3 Things You Must Know If You Develop on Amazon Web Services (EC2)

Amazon Web Services (AWS) is a great way to begin building highly-scalable, durable web apps almost immediately… er, which is a bit of a problem. If you’re developing applications on AWS, here are three important tips to keep in mind before diving in head first.

Never run anything important on a single EC2 instance.

If take one thing away from this blog post, please remember:

Amazon Web Services is fundamentally different than traditional hosting.

EC2 instances are not durable—they can (and sometimes do) suddenly vanish, taking whatever data you had stored on it. Your application has to be built with this possibility in mind and your AWS architecture should be designed with redundant components to compensate. This would include such things as:

  • storing user-uploaded files in Amazon S3 rather than on the instance
  • using an Elastic Load Balancer in front of a minimum of two application servers, each in a different availability zone
  • using one of Amazon’s cloud-based persistent datastores (SimpleDB, RDS, DynamoDB, etc) rather than installing your own database on EC2. (Or, at least setting up a proper replication strategy if you do have a need to roll your own solution.)
  • maintaining copies of important data entirely outside of Amazon’s cloud platform

Properly developing on AWS requires a change in mindset and a solid understanding of the underlying platform (either through training or experience). Treating AWS as a traditional dedicated server or VPS will result in a deployment that is more complex, less durable, and yet more costly than the alternatives. If your data is important, take the time to read up on AWS best practices or retain the services of an experienced AWS consultant.

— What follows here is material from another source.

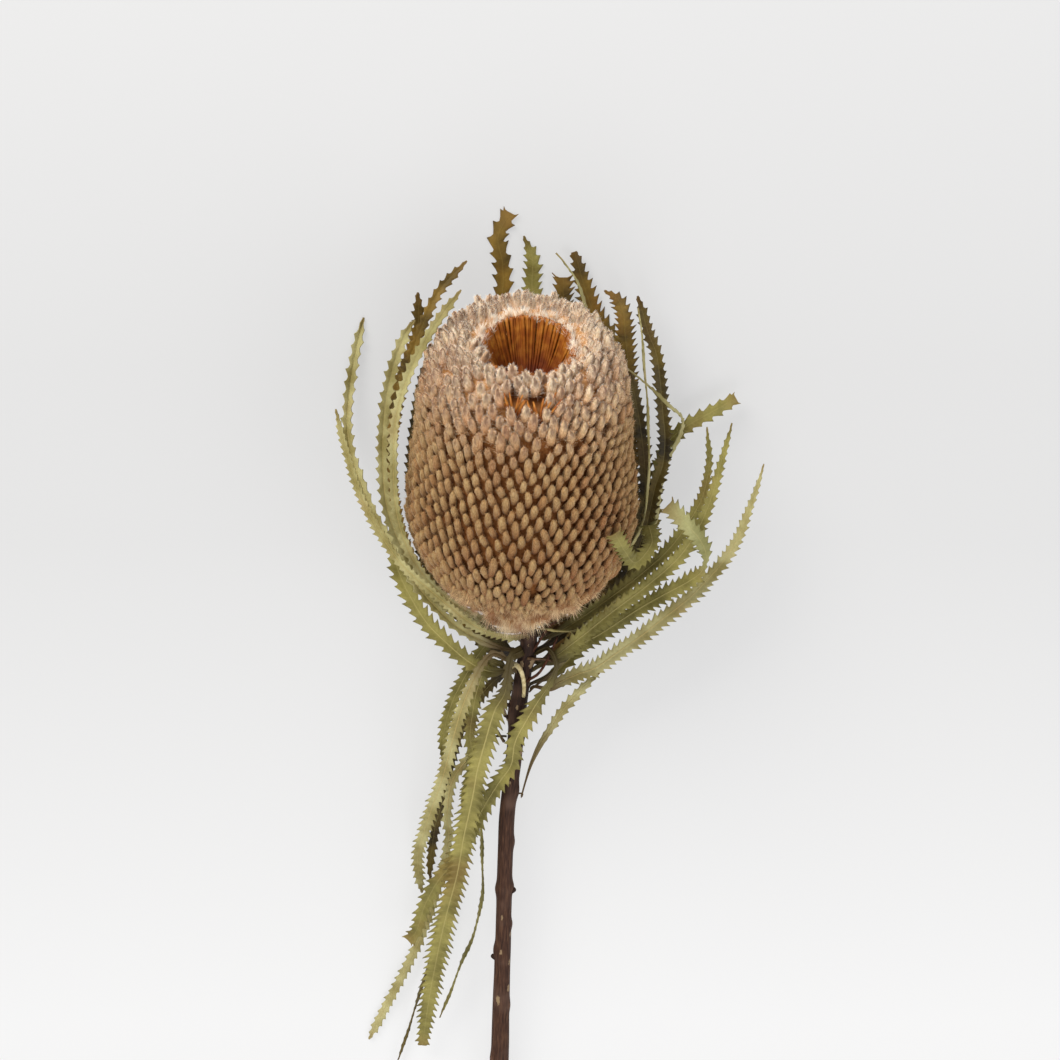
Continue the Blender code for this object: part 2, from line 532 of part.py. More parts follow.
def build_leaf(leaf, collection):
    """A blade with saw-toothed edges along its route, thickened by a Solidify modifier."""
    middle, radius, side = on_stem(*leaf["at"])
    start = middle + side * (radius + LEAF_CLEAR)
    points = [start, start + side * STALK_START] + [seen(*spot) for spot in leaf["route"]]
    spine = evenly(smooth_through(points), TOOTH_PITCH / 2)
    last = len(spine) - 1
    stalk = leaf.get("stalk", STALK)
    directions = blade_directions(spine, side, leaf["turn"])
    bm = bmesh.new()
    rows = []
    for index, (spot, across) in enumerate(zip(spine, directions)):
        width = leaf_shape(index / last, leaf["half"] * MM, stalk)
        toothed = index / last > 0.7 * stalk
        cut = NOTCH if toothed and (last - index) % 2 else 1.0
        rows.append([bm.verts.new(spot + across * width * cut * hand) for hand in (-1, 1)])
    for (left, right), (next_left, next_right) in zip(rows, rows[1:]):
        bm.faces.new((left, right, next_right))
        bm.faces.new((left, next_right, next_left))
    blade = object_from(bm, leaf["name"], collection)
    solid = blade.modifiers.new("thickness", "SOLIDIFY")
    solid.thickness = BLADE_THICKNESS
    solid.offset = 0
    finish(blade, leaf["tone"], 0.7)
    return blade


def main():
    clear_scene()
    collection = new_collection("dried_banksia")
    build_head(collection)
    build_tubes(collection)
    build_stem(collection)
    for leaf in LEAVES:
        build_leaf(leaf, collection)


main()
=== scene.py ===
import math
import random

import bmesh
import bpy
from mathutils import Matrix, Vector, noise
from mathutils.geometry import interpolate_bezier


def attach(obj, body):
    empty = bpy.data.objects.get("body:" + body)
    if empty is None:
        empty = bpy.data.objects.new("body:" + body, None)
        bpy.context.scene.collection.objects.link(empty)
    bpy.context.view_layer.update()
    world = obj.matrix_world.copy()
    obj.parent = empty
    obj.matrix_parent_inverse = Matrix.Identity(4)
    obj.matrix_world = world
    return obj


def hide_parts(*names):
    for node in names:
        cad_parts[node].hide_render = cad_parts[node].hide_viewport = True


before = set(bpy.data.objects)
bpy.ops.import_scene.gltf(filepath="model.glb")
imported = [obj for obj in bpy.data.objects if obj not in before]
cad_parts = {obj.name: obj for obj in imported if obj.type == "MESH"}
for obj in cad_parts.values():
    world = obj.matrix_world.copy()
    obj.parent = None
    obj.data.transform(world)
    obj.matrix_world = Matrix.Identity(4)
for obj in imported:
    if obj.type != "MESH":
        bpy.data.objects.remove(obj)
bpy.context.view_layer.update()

mm = 0.001


def hexColour(code):
    # sRGB hex to the linear colour that a socket takes
    parts = [int(code[i:i + 2], 16) / 255 for i in (1, 3, 5)]
    return (*[p / 12.92 if p <= 0.04045 else ((p + 0.055) / 1.055) ** 2.4 for p in parts], 1.0)


def setInputs(node, inputs):
    # an input takes a value, a hex colour, a socket, or the first output in use of another node
    for name, value in inputs.items():
        if isinstance(value, bpy.types.Node):
            value = next(socket for socket in value.outputs if socket.enabled)
        if isinstance(value, bpy.types.NodeSocket):
            node.id_data.links.new(value, node.inputs[name])
        else:
            node.inputs[name].default_value = hexColour(value) if isinstance(value, str) else value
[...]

Elastic Beanstalk can save you a lot of time.

Elastic Beanstalk is a PaaS-like configuration/deployment framework for Amazon Web Services. Similar to Google App Engine or Heroku, as a developer you can simply upload your source bundle to AWS and application deployment automagically happens—there’s no configuring Apache or even a need to SSH into the instances. Elastic Beanstalk acts as an abstraction layer on-top of EC2 to make it super simple to build autoscaling, durable web apps. Additionally, there are no extra costs for Elastic Beanstalk; you’re simply billed for the Amazon Web Services resources it provisions on your behalf.

I recommend Elastic Beanstalk very frequently to my clients when I consult on their AWS projects. For the most part, it allows their developers to stay focused on the code rather than having to fiddle with server settings. It can save a lot of time and, for plain vanilla LAMP, Java, or Flask/Django apps, it works great. However, sometimes the flip side of “user friendly” is “expert hostile.” If you need to color outside of the lines by using a custom Apache configuration (or ditch it all together for Nginx), you’ll find that you start fighting with the platform. Likewise, if you’re a Ruby on Rails or a Pyramid developer, you’ll also have to look elsewhere. For advanced deployments, Cloud Formation can often be used where Elastic Beanstalk isn’t a good fit.

Easily reduce your Amazon Web Services costs by 40-50%

Buying reserved EC2 instances allow an Amazon Web Services customer to pay a one-time, up-front fee in exchange for a 40-50% discount on the hourly cost for an EC2, RDS, ElastiCache, or DyanmoDB instance. Both one-year and three-year terms are available.

For most production deployments running a web app that’s available 24/7, buying reserved instances is a no-brainer for all but the most seriously cash-strapped start-ups. As an example, let’s calculate the yearly instances costs for a simple, fault-tolerant LAMP stack deployment under Elastic Beanstalk.

Standard, On-demand Instances

Role Instance Type Hourly Cost Up-front Cost Yearly Cost (24/7 utilization)
Elastic Load Balancer $0.025 $219.00
App Server A Small Linux EC2 Instance $0.08 $700.80
App Server B Small Linux EC2 Instance $0.08 $700.80
Database Small Multi-AZ RDS Instance $0.21 $1,839.60
Annual Cost $3,460.20

Heavy Utilization Reserved Instances (1-Year Term)

Role Instance Type Hourly Cost Up-front Cost Yearly Cost (24/7 utilization)
Elastic Load Balancer $0.025 $219.00
App Server A Small Linux EC2 Instance $0.016 $195.00 $140.16
App Server B Small Linux EC2 Instance $0.016 $195.00 $140.16
Database Small Multi-AZ RDS Instance $0.106 $138.00 $928.56
Annual Cost $1,955.88

The cost savings equate to $1,504.32 (or nearly 44% off your Amazon Web Services bill!) over the course of 12 months using reserved instances. Reserved EC2 instances are available in light, medium, and heavy utilization types to fit different usage scenarios. “Heavy utilization” types will get you the most bang for the buck for “always on” instances, but light and medium can also significantly reduce costs (while requiring a smaller up-front payment). It’s worth noting that bandwidth and EBS disk I/O is billed separately and are not affected by reserved instance pricing.